Apples and Oranges: Practising Comparison took place across two days, in the airy setting of Goldsmiths’ Orangerie. It brought together a wide range of scholars to constructively engage in the problem of how to practically do comparison, as well as how this relates to the comparisons being done (or imposed) by others. Participants came from a number of different countries and disciplines, including sociologists, anthropologists, political scientists, semioticians and architectural historians.

The event was a collaborative organisational endeavour, involving two departments (anthropology and sociology) and two research teams working on collaborative ERC funded projects (Organizing Disaster and Gambling in Europe). Both projects have been comparative from their very outset, in actively trying to provoke and contrast different insights around shared objects of concern (disaster preparedness and gambling). In both, teams of researchers are working on distinct case studies, in different national settings, with the aim of bringing these case studies into some form of comparative dialogue. The division of the case studies by nation also means that not only are both teams involved in comparison, but also that these comparisons run the risk of being accused of being particularly conventional, in seeming to be interested in taking the nation-state as unit for comparison—one of the most misused analytical black boxes out there.

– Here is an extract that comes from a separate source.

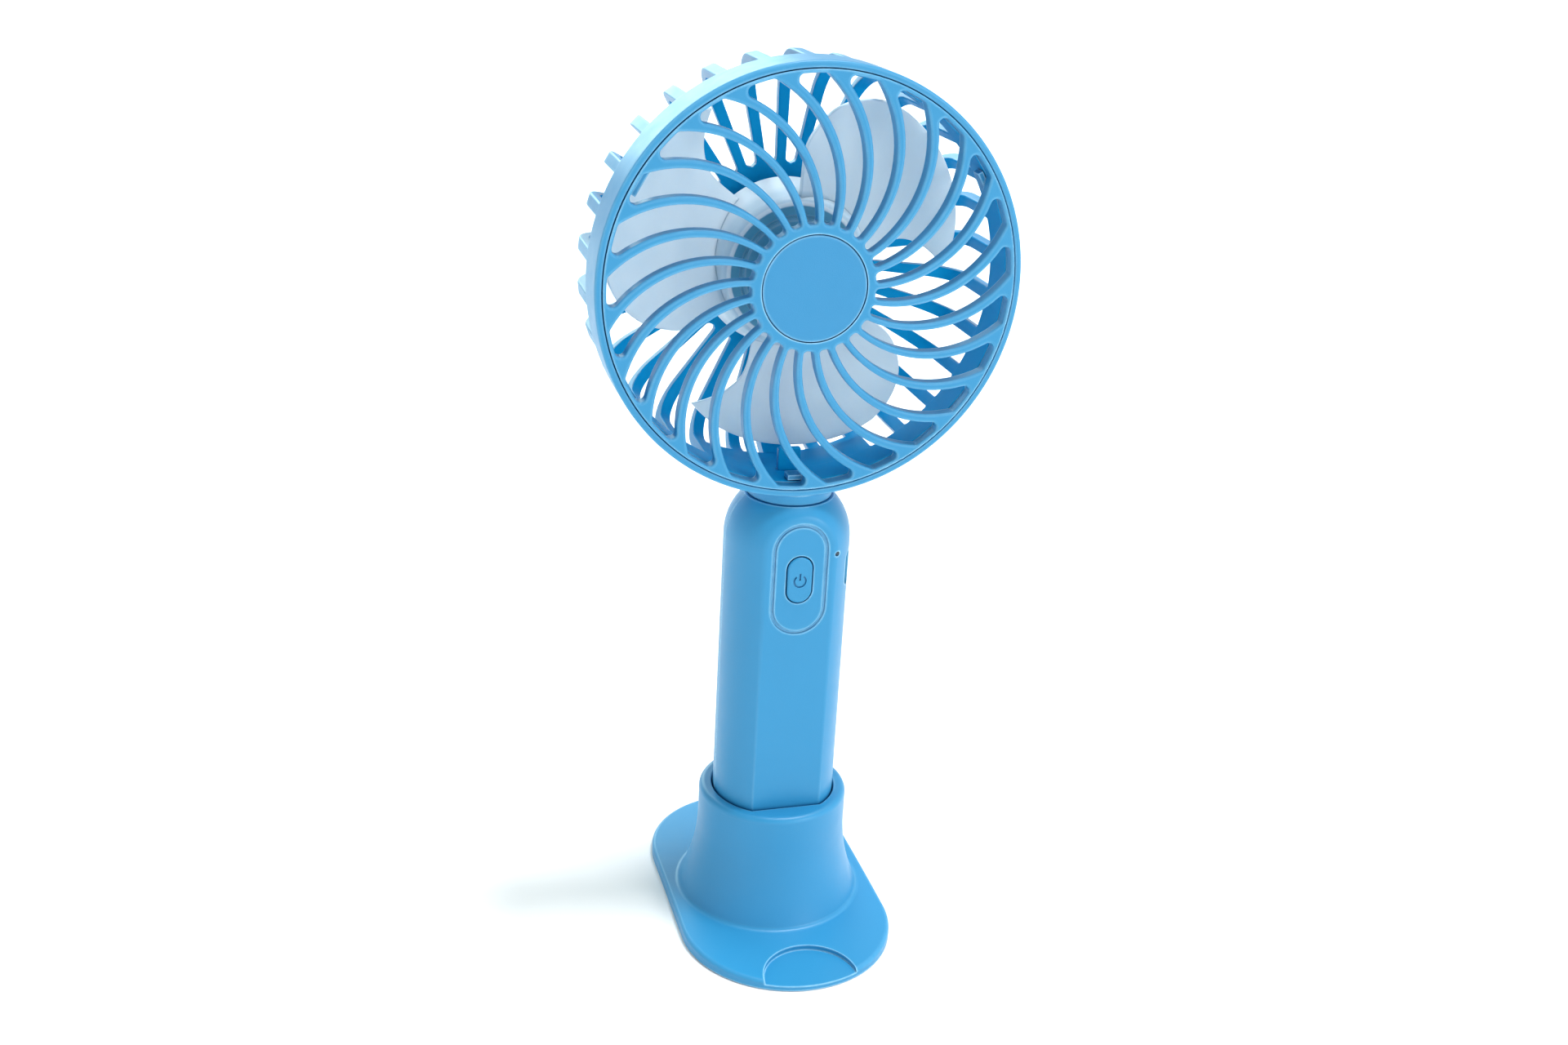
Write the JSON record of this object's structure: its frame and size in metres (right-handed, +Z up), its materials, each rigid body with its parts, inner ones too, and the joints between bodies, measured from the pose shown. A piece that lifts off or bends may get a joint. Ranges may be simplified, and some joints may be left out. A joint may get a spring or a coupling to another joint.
{
  "type": "handheld electric fan",
  "caption": "Handheld electric fan: round guarded head on a slim handle with a push button, standing in a slip-in stadium-plate stand.",
  "frame": {"origin": "middle of the stand's underside, below the handle's axis", "axes": "+Z up along the handle's axis; -Y is the front, where the air leaves; +X is on the right seen from the front"},
  "size_m": [0.1, 0.089, 0.216],
  "materials": {
    "blue_shell": "fine satin moulding, sky blue",
    "blue_button": "fine satin moulding, sky blue",
    "blue_badge": "very fine matte grain, sky blue",
    "frosted_plastic": "frosted translucent moulding",
    "motor_steel": "zinc plated, satin",
    "shaft_steel": "ground",
    "screw_steel": "zinc plated",
    "nickel": "nickel plated",
    "bronze": "sintered, oily",
    "copper": "enamelled copper wire",
    "magnet": "pressed ferrite",
    "white_plastic": "moulded",
    "black_plastic": "moulded",
    "green_board": "solder mask",
    "sleeve": "shrink film",
    "foam": "closed-cell foam",
    "lamp": "clear",
    "wire_red": "insulated wire",
    "wire_black": "insulated wire"
  },
  "bodies": {
    "stand": {"stand_base": "blue_shell"},
    "button": {"power_button": "blue_button", "switch_stem": "black_plastic"},
    "rotor": {"impeller": "frosted_plastic", "motor_shaft": "shaft_steel", "rotor_core": "motor_steel", "rotor_coils": "copper", "commutator": "bronze"},
    "fan": {"battery_cell": "nickel", "battery_pad": "foam", "battery_sleeve": "sleeve", "battery_tabs": "nickel", "battery_wire_black": "wire_black", "battery_wire_red": "wire_red", "board_components": "black_plastic", "board_inductor": "magnet", "board_screws": "screw_steel", "bush_front": "bronze", "bush_rear": "bronze", "circuit_board": "green_board", "front_grille": "blue_shell", "grille_badge": "blue_badge", "handle_front_shell": "blue_shell", "handle_rear_shell": "blue_shell", "head_housing": "blue_shell", "lamp_chip": "white_plastic", "lamp_pipe": "lamp", "motor_brushes": "bronze", "motor_can": "motor_steel", "motor_end_cap": "white_plastic", "motor_magnets": "magnet", "motor_screws": "screw_steel", "motor_terminals": "bronze", "motor_wire_black": "wire_black", "motor_wire_red": "wire_red", "port_shell": "nickel", "port_tongue": "black_plastic", "rear_cover": "blue_shell", "shell_screws": "screw_steel", "switch_body": "black_plastic"}
  },
  "joints": [
    {"name": "fan_lift", "type": "slide", "parent": "stand", "child": "fan", "axis": [0, 0, 1], "range_m": [0, 0.035]},
    {"name": "impeller_spin", "type": "hinge", "parent": "fan", "child": "rotor", "pos_m": [0, 0, 0.166], "axis": [0, 1, 0], "continuous": true},
    {"name": "button_press", "type": "slide", "parent": "fan", "child": "button", "axis": [0, 1, 0], "range_m": [0, 0.0005], "stiffness_N_per_m": 800, "springref_m": -0.0005}
  ]
}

I won’t go into the detailed reasons as to why, in fact, both teams would argue that this is not what they are doing, as hopefully what follows will give some pointers in that direction. That said, two points are worth highlighting. The first relates specifically to our project: that studying phenomena designed to operate at a national scale (like disaster preparedness) demands an analytical engagement with objects at that scale. This is not the same as assuming that the nation state, or other similar category, inherently contains greater explanatory value than any other. The second is a theme that cropped up again and again at the conference: that often doing comparison means trying to find ways to operate productively against, around, and through highly stable understandings of comparison held by other powerful actors—whether, for instance, deployed by funders, or those involved in our research.

Tereza Stöckelová explored some of this in her paper. She showed the effective ‘non-innocence’ of comparison, how what she called imposing the ‘frame of comparison’ involves often involving asymmetrical struggles between parties—and, importantly, that social research cannot but engage in these processes, whether it names it as such, or not. Both Hannah Jones & Ben Gidley and Marsha Rosengarten’s papers echoed these themes, in laying out possibilities for alternate comparisons to enact engagements between researchers and, for want of a better word, ‘the world out there’, along different lines. Tasked with analysing and evaluating policy interventions aimed at improving migrant integration, Hannah and Ben sought a way to successfully situate themselves within the international circulation, amongst a range of governmental actors, of competing ‘good practices’. This is a world in which comparison (of such practices) tends to be practised normatively and uncritically. But rather than avoid this tricky terrain, they sought to shift the terms of comparison to highlight the real effort needed to translate practices between settings. Marsha drew on her work on the use of randomized controlled trials in HIV prevention, to look at the potential for social science to actively introduce alternative understandings of comparison to scientists – through provocative, affectively directed visualisations or ‘diagrams’ (a term used and redeployed via Deleuze’s Foucault and work by Michael Lynch). In her case, she asked whether such work might hold the potential to challenge assumed stabilities by drawing attention to relations of movement and complexity.

This seems a good moment to mention our paper, as we too experimented with visualisation in both its written form and how we presented it (indeed, the generative capacity of the visual was something of a recurrent theme at the event). One of our main suggestions is that we need to think through the role of the ‘comparator’ in constructing comparison, drawing on a term from electrical engineering. For our project, like many others that presented at the conference, this is complicated by the fact that our comparator needs to be assembled and stabilised, by bringing together diverse individuals and technologies, in a process we call ‘calibration’ (for our partially calibrated team photo below we draw inspiration from John Stezaker’s photographic ‘marriages’). Rather than seeing the empirical as the source and guarantor of comparison (put simply, the idea that some things are automatically comparable and others are not—as Monika Krause astutely pointed out in her commentary, declaring something as inherently incomparable makes little sense), the concept of the comparator tries to direct attention to the work that comparison does in reconstituting relations between the things. This involves a process of putting new entities into the world.

Two comparators: A comparator chip and the Organizing Disaster comparator

This parallels some of the analytic turns that emerged elsewhere in the conference, whether it was seeing comparison as an ‘active process of translation’ (Kevin Hall, Torsten Heinemann and Ursula Naue), or being responsible for the creation of ‘new research assemblages’ (Elena Gonzalez-Polledo and Victoria Goddard). These each point to the way in which comparison is a lively, creative process. Perhaps, indeed, it can involve jumping in ways not prompted by the empirical material itself (although this is certainly not always the case), but, if I may, so what? For me, the productive, creative potential of comparison was most vividly demonstrated by Vita Peacock’s brilliant relocation of the category of the Melanesian ‘big man’ to the hyper-rationalist setting of the Max Planck Society. In and through the specific comparison device of analogy (again thanks to Monika Krause for this precise disambiguation), which in this case placed two worlds that are superficially devoid of any obvious connection into unprecedented relation, the Max Planck Society becomes, in front of our eyes, something different. It is this generative potential for novelty that we, the OD team see as one of the most important potential outcomes of comparison. Hopefully, then, this answers the question as to what comparison might be doing in a research centre that proclaims so readily its interest in both process and invention.